Key Takeaways
- Warren Lau of Aletheia Capital boosted Micron’s price target to $650 from $315 — representing a 106% increase and the highest target on Wall Street
- The optimistic forecast centers on AI-fueled high-bandwidth memory (HBM) demand and constrained supply extending into 2026–2027
- The analyst doubled earnings projections for FY26 and tripled those for FY27
- Micron’s Q2 FY26 earnings report is scheduled for March 18, with analysts forecasting $8.52 EPS and $18.85 billion in revenue
- The company has started HBM4 shipments earlier than expected, with volume production planned for 2026 to coincide with upcoming NVIDIA and AMD GPU releases
Micron Technology (MU) stock is capturing significant interest from analysts, with Aletheia Capital’s Warren Lau establishing the highest Wall Street price target at $650 — a dramatic increase from his earlier $315 projection. This 106% surge in the target price suggests approximately 75.5% potential upside from Micron’s current trading levels.
Lau’s revised estimates stem from his assessment that artificial intelligence is driving stronger and more sustainable memory chip demand than earlier models anticipated. His decision to double FY26 earnings projections while tripling FY27 estimates represents an unusually bold forecast adjustment.
The investment thesis hinges primarily on high-bandwidth memory dynamics. According to reports, HBM supply has been completely allocated through 2026, while company executives anticipate robust profit margins ahead. Lau views this supply-demand imbalance as a catalyst for maintaining elevated pricing through 2027.
The emergence of agentic AI platforms — autonomous systems capable of independent decision-making — represents another demand catalyst identified by the analyst. These applications require diverse memory solutions including HBM, server DRAM, SRAM, and CXL-based systems, expanding the total addressable market for Micron.
From a supply perspective, capacity constraints appear likely to persist. Additional DRAM and NAND production capacity is anticipated to remain scarce through 2026 and 2027, with new NAND manufacturing facilities not expected before 2028. This combination of restricted supply and accelerating demand creates favorable conditions for pricing strength.

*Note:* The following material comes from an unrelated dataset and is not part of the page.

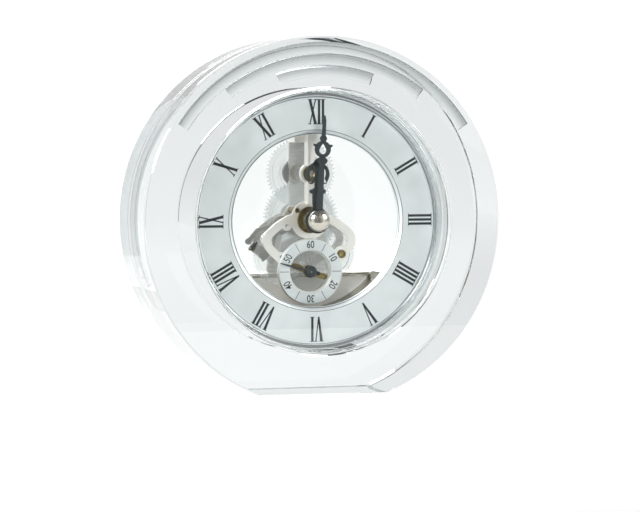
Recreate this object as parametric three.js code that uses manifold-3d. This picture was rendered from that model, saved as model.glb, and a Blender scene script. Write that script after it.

Lau also highlighted Micron’s automotive business as an important growth vector. Memory content per vehicle is forecast to nearly triple by 2026, propelled by generative AI implementations in self-driving vehicle systems.
HBM4 Production Advancing Faster Than Expected
Micron has initiated HBM4 product shipments earlier than originally planned, with full-scale manufacturing set for 2026. This schedule synchronizes with upcoming GPU platform launches from NVIDIA and AMD, potentially enabling Micron to command premium prices during that upgrade cycle.
Lau’s analysis suggests Micron could emerge as one of the semiconductor industry’s largest suppliers in the coming years. His projections indicate the company may generate combined cash flow between $150 billion and $200 billion across FY26 and FY27.
Currently, Micron trades at a price-to-earnings ratio of 37.9, with trailing twelve-month revenue growth of 45.4% and an operating margin of 32.5%.
Notable Risk Factors Remain
The bullish scenario isn’t without challenges. Lau acknowledged risks including demand volatility, operational execution hurdles, and geopolitical complications. Micron’s historical volatility has been severe — the stock declined 82% during the Dot-Com collapse and 88% amid the Global Financial Crisis.
Contemporary concerns include potential peak-cycle valuation levels, leadership transitions, and ongoing securities fraud litigation.
Wall Street’s broader consensus on MU leans positive. Among 28 analysts tracking the stock, 27 assign Buy ratings while one maintains a Hold recommendation. The consensus price target stands at $426.41, suggesting roughly 15% upside — substantially below Lau’s leading $650 target.
Micron is scheduled to announce Q2 FY26 results on March 18. Analyst consensus calls for earnings per share of $8.52 on revenue of $18.85 billion.